Topsham-based Maine Coast Heritage Trust announced that Tim Glidden will end his tenure as president of the statewide land trust organization at the end of the year.


The organization said it expects to name Glidden’s successor in the coming weeks.

Glidden has been active in Maine’s environmental sector for 40 years, having served in 1983 at the Natural Resources Council of Maine and serving as principal analyst for natural resources at the Maine Legislature. In 2001, he became director of the Land for Maine’s Future program where he oversaw the conservation of more than 425,000 acres, including 47 water access sites, 25 productive farmlands and 15 working waterfronts.

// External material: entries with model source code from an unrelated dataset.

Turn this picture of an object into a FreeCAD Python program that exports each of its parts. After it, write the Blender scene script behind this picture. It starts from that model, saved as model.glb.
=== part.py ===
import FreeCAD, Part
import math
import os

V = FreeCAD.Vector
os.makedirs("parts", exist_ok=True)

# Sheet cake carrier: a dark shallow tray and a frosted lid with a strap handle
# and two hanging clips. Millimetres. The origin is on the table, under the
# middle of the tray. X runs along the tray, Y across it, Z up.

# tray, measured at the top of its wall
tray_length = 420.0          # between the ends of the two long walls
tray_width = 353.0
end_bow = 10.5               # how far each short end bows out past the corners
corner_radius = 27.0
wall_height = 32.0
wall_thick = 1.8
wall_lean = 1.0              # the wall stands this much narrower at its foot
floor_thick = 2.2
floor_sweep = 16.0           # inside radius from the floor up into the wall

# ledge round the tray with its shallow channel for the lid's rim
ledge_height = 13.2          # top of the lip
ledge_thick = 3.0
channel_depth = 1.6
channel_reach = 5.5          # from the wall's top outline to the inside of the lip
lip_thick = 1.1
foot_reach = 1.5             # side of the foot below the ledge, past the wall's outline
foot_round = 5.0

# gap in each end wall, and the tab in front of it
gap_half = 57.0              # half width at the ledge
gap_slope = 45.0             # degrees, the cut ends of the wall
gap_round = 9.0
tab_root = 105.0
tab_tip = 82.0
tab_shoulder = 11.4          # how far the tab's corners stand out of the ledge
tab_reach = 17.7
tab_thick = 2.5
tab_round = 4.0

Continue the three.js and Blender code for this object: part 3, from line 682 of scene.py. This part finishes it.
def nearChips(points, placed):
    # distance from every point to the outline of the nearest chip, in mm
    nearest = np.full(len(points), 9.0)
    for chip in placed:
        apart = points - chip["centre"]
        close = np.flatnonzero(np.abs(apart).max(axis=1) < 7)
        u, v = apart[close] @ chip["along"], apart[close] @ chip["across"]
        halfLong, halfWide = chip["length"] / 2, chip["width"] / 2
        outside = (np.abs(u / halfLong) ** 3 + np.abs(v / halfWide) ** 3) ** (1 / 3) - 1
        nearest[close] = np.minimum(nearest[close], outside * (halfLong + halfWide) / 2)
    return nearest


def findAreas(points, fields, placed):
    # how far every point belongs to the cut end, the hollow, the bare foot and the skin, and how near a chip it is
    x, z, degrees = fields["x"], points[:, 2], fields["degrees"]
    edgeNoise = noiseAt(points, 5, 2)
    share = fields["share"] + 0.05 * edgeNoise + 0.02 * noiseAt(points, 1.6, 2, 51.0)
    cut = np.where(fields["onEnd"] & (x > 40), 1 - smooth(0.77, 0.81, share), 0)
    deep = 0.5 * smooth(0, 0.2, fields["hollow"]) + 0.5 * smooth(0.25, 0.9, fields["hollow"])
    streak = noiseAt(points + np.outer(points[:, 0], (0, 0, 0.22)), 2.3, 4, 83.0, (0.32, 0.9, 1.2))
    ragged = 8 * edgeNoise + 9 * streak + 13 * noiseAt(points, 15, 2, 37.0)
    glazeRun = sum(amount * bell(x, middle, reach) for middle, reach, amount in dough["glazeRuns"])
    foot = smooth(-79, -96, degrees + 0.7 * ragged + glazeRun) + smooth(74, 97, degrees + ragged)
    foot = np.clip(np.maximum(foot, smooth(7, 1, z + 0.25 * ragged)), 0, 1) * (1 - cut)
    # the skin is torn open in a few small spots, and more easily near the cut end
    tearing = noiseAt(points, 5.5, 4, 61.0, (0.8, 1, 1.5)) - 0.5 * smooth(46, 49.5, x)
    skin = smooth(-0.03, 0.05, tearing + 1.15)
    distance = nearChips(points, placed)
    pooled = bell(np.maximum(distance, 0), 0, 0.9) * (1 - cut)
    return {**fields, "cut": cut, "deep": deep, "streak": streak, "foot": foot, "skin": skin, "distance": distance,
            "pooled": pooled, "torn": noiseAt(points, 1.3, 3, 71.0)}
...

In 2011, Glidden became president of Maine Coast Heritage Trust and has led the organization through the completion of over 300 conservation projects to protect over 10,000 acres of land — ranging from Casco Bay islands to Mount Desert Island to Downeast lakes, bays and estuaries. He also oversaw the largest coastal conservation campaign in the state’s history, raising more than $130 million to create more public access to the coast, make the coast more resilient to climate change and connect people to the land, according to a statement from the trust.

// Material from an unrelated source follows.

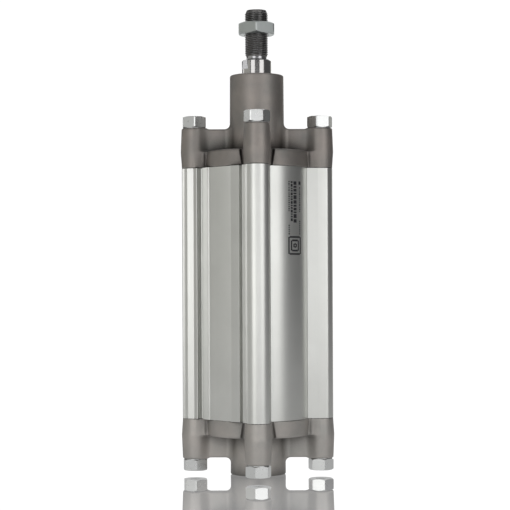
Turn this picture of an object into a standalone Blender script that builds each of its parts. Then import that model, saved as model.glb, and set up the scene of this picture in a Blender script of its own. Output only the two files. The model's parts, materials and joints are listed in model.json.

While at the trust, Glidden was part of the effort to conserve The Goslings islands in Casco Bay off the coast of Harpswell and oversaw the protection of Long Point Preserve in Machiasport.

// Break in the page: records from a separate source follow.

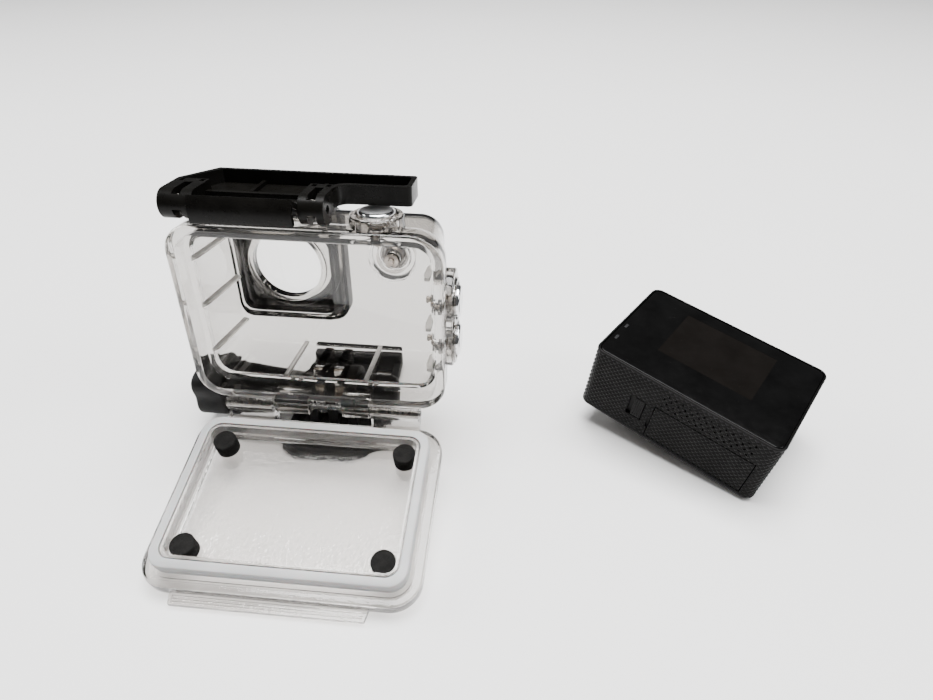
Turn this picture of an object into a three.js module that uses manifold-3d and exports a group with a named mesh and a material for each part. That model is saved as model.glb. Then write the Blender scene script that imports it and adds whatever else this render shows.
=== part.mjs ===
// An action camera beside its open waterproof case, which stands on a quick-release buckle.
// Millimetres, +Z up. The origin is the middle of the buckle's underside.
import * as THREE from "three";
import { RoundedBoxGeometry } from "three/addons/geometries/RoundedBoxGeometry.js";
import { mergeVertices } from "three/addons/utils/BufferGeometryUtils.js";
import Module from "manifold-3d";

const wasm = await Module();
wasm.setup();

const { degToRad } = THREE.MathUtils;

// ---- Driving dimensions ----

const GAP = 0.3; // between pieces that touch
const PIN = { r: 0.85, bore: 1.15 }; // both steel hinge pins
const FINGER = { r: 7.5, thick: 3, pitch: 6.2, y: -2.2, z: 12.5, bore: 2.6 };
const BOLT = { r: 2.2, x0: -42, x1: 18.5 };

// The case: x across, y away from the mouth, z up the mouth.
const CASE = { at: [1, -19, 22.4], tilt: -6.84 };
const RIM = { x: 36.4, z: 52.4, depth: 7.5, corner: 8 };
const RECESS = { x: 33.7, z0: 2.7, z1: 49.7, depth: 5, corner: 5.6 };
const BODY = { x: 33.2, z0: 2.8, z1: 49.6, y1: 27, corner: 6.5, wall: 2.1, mouth: 32.4 };
const SNOUT = { x: -15.9, z: 30.2, half: 17, y1: 31.2, inner: 14.6, front: 29.5, corner: 5 };
const WINDOW = { hole: 10.6, lip: 12.2, r: 14.7, thick: 1.1 };
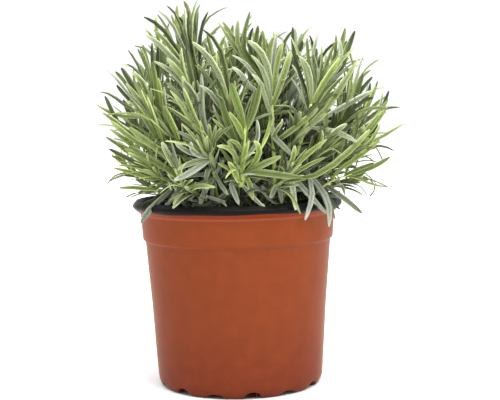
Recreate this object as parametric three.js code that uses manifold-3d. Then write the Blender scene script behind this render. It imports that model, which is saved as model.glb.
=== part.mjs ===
// Potted lavender: a young lavender bush, not yet in flower, in a thermoformed nursery pot.
// The pot, the potting soil and every leafy shoot are separate solids. Each shoot stands in its own
// plain hole in the soil, and its leaves are fused to its square stem.
// Units are millimetres and +Z is up. The origin is the centre of the pot's underside.
import * as THREE from "three";
import { mergeVertices } from "three/addons/utils/BufferGeometryUtils.js";
import Module from "manifold-3d";

const wasm = await Module();
wasm.setup();

// ---- Driving dimensions ---------------------------------------------------------------------

const POT_HEIGHT = 115;
const LIP_RADIUS = 65;
const FOOT_RADIUS = 47;
const WALL = 1;
const POT_SIDES = 42; // three to each notch

const NOTCHES = 14; // feet notches round the base: every second one is a drain
const NOTCH_TURN = 0.14; // radians from -Y towards +X, to the first drain
const ARCH = { width: 12, height: 2.8 };
const DRAIN = { width: 11, height: 4.2, slot: [6, 5, 4] };
const NOTCH_INNER_RADIUS = 43.5;
const BASE_CLEARANCE = 6.3; // soil stays above this where the notches push the shell in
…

“Tim shepherded the trust through some tumultuous times for land conservation and I think the organization and Maine’s land trust community as a whole came out stronger in the end,” Brunswick-Topsham Land Trust Executive Director Angela Twitchell said in the trust’s statement. “This is due in no small part to his consistent leadership and thoughtful action.”

Sportsman’s Alliance of Maine Executive Director David Trahan was quoted, in part, that “thanks to Tim’s leadership, Maine people now enjoy a longer list of conservation areas that welcome hunters, hikers, snowmobilers, and other outdoor enthusiasts in every corner of the state.”